Contemporary research shows that trusteeships tend to fail without the government’s and citizens’ support. Without support, which does not exist in South Sudan, trusteeship might exacerbate violence, especially where it creates a power vacuum. Recent cases – Afghanistan, Bosnia, East Timor, and Iraq – offer cautionary tales regarding the potential pitfalls of “neo-trusteeship”.
The most problematic aspect of trusteeship is that it requires a break (even if temporary) from the foundational basis of South Sudan’s sovereignty – self-determination. Paradoxically, some proponents of neo-trusteeship were once strenuous defenders of the Southern Sudanese right to self-determination.

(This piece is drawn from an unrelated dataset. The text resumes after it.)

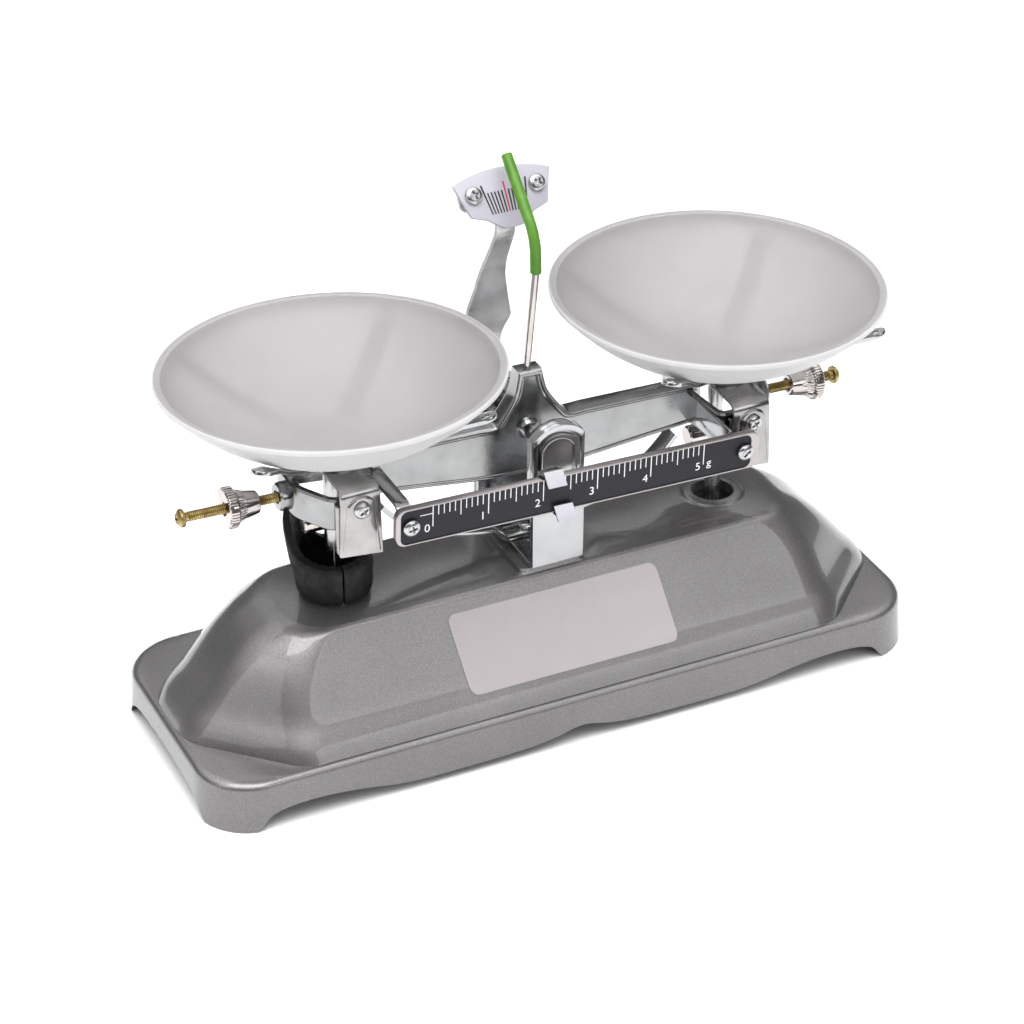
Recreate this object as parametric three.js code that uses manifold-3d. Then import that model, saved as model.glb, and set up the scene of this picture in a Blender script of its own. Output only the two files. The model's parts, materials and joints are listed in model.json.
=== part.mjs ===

As I have argued elsewhere, an indigenous and all-inclusive national peace process is indispensable to permanent peace and stability in South Sudan. Indigeneity and representative-ness, however, are usually missing from the international fora where many of the existing proposals emerged. Many communities and groups are excluded from high-brow, top-down approaches to peace promulgated by cadres of briefcase expats and experts far-removed from centers of conflict in the peripheries of South Sudan.
Peace must be indigenous, inclusive, and community based. Traditional authorities, who often have more influence on rural militias and youth than the state and the national army, should be included in the process. Wunlit provides a model of people-to-people peace that can be scaled nationwide to multiple centers of conflict, addressing local sources of conflict, facilitating truth and reconciliation, and fostering development cooperation.
For durable peace, community-centered peace processes must be pursued in parallel with the state-centered peace initiatives, thereby preserving the self-determination foundation of South Sudan.